§ **AIM OF THE EXERCISE**
Find the string "objects" in the entries and copy each line that has it.

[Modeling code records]

========================================

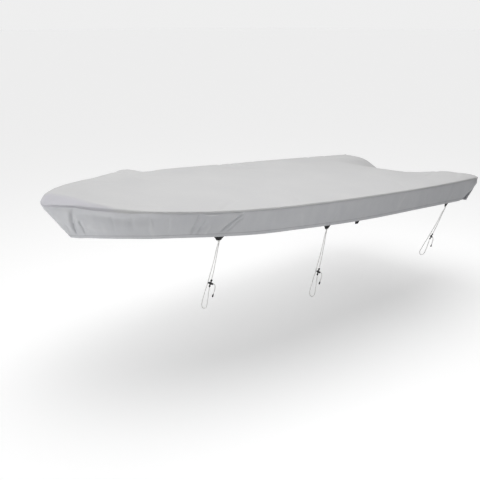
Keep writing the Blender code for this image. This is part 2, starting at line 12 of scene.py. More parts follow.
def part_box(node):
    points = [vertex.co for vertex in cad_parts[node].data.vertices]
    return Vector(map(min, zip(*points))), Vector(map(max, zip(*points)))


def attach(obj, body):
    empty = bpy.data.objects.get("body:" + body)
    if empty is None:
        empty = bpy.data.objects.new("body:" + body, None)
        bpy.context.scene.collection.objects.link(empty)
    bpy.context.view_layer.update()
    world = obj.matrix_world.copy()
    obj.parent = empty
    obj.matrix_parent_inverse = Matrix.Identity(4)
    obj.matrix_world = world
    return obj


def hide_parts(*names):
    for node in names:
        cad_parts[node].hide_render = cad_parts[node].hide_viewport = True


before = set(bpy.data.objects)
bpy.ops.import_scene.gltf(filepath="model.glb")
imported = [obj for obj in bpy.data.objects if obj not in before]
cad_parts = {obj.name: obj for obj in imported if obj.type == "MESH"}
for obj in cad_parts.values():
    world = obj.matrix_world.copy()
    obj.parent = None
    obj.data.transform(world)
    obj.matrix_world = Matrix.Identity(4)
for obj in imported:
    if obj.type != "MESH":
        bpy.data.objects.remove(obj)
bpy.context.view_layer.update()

# --- The room ------------------------------------------------------------------------------------
# A plain pale floor as far below the cover as the ground lies, under a broad overhead light and a large
# softbox, with two weaker ones low down, off the bow and off the port side. It is seen from off the
# port bow.


def add_object(name, data):
    """A new object of the scene that holds this camera, light or mesh."""
    added = bpy.data.objects.new(name, data)
    bpy.context.scene.collection.objects.link(added)
    return added


camera = add_object("camera", bpy.data.cameras.new("camera"))
camera.data.sensor_width = 36.0
camera.data.lens = 52.81
camera.data.clip_end = 600.0
camera.location = (-4.1736, -4.1814, 1.2945)
camera.rotation_euler = (math.radians(90 - 17.274), 0.0, math.radians(-42.83))
bpy.context.scene.camera = camera

GROUND = -1.2712            # height of the floor
FLOOR_HALF = 200.0
FLOOR_TONE = (0.60, 0.60, 0.60, 1)
FLOOR_GLOWS = (0.21, 0.46)  # on the cover, and as seen, which keeps the floor one even tone
floor_mesh = bmesh.new()
bmesh.ops.create_grid(floor_mesh, x_segments=1, y_segments=1, size=FLOOR_HALF)
bmesh.ops.translate(floor_mesh, verts=floor_mesh.verts, vec=(0, 0, GROUND))
floor = add_object("floor", bpy.data.meshes.new("floor"))
floor_mesh.to_mesh(floor.data)
floor_mesh.free()
paint = bpy.data.materials.new("floor_paint")
paint.use_nodes = True
paint_nodes, paint_links = paint.node_tree.nodes, paint.node_tree.links
paint_seen, paint_mix = paint_nodes.new("ShaderNodeLightPath"), paint_nodes.new("ShaderNodeMixShader")
paint_links.new(paint_seen.outputs["Is Camera Ray"], paint_mix.inputs["Fac"])
coats = paint_nodes["Principled BSDF"], paint_nodes.new("ShaderNodeBsdfPrincipled")
for coat, glow, mixed_in in zip(coats, FLOOR_GLOWS, (1, 2)):
    coat.inputs["Base Color"].default_value = FLOOR_TONE
    coat.inputs["Roughness"].default_value = 0.95
    coat.inputs["Specular IOR Level"].default_value = 0.0
    coat.inputs["Emission Color"].default_value = (1, 1, 1, 1)
    coat.inputs["Emission Strength"].default_value = glow
    paint_links.new(coat.outputs["BSDF"], paint_mix.inputs[mixed_in])
paint_links.new(paint_mix.outputs[0], paint_nodes["Material Output"].inputs["Surface"])
floor.data.materials.append(paint)

OVERHEAD = 2.24             # the broad light above, the angle over which it spreads and its lean
OVERHEAD_SPREAD = math.radians(90)
OVERHEAD_LEAN = math.radians(-25)
overhead = add_object("overhead", bpy.data.lights.new("overhead", "SUN"))
overhead.data.energy = OVERHEAD
overhead.data.angle = OVERHEAD_SPREAD
overhead.rotation_euler = (OVERHEAD_LEAN, 0, 0)

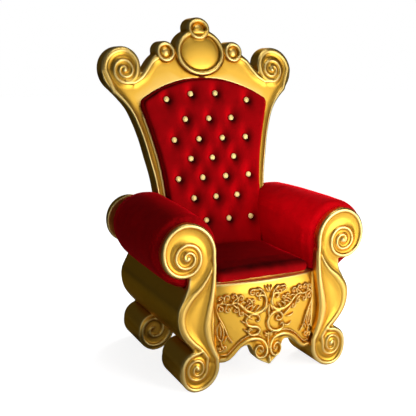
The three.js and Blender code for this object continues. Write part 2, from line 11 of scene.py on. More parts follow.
import bmesh
import bpy
import numpy as np
from mathutils import Matrix, Quaternion, Vector

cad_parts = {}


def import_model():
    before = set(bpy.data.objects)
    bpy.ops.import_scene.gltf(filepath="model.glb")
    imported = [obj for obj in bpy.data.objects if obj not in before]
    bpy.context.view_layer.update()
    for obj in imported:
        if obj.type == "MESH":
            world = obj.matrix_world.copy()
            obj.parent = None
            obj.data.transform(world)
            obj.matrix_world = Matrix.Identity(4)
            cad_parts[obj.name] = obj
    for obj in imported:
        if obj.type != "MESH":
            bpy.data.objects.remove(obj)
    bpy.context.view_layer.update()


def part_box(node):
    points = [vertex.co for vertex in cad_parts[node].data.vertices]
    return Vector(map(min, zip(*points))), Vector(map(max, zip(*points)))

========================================

§ **ANSWER TO THIS EXERCISE**
    empty = bpy.data.objects.get("body:" + body)
        empty = bpy.data.objects.new("body:" + body, None)
        bpy.context.scene.collection.objects.link(empty)
before = set(bpy.data.objects)
imported = [obj for obj in bpy.data.objects if obj not in before]
        bpy.data.objects.remove(obj)
    added = bpy.data.objects.new(name, data)
    bpy.context.scene.collection.objects.link(added)
    before = set(bpy.data.objects)
    imported = [obj for obj in bpy.data.objects if obj not in before]
            bpy.data.objects.remove(obj)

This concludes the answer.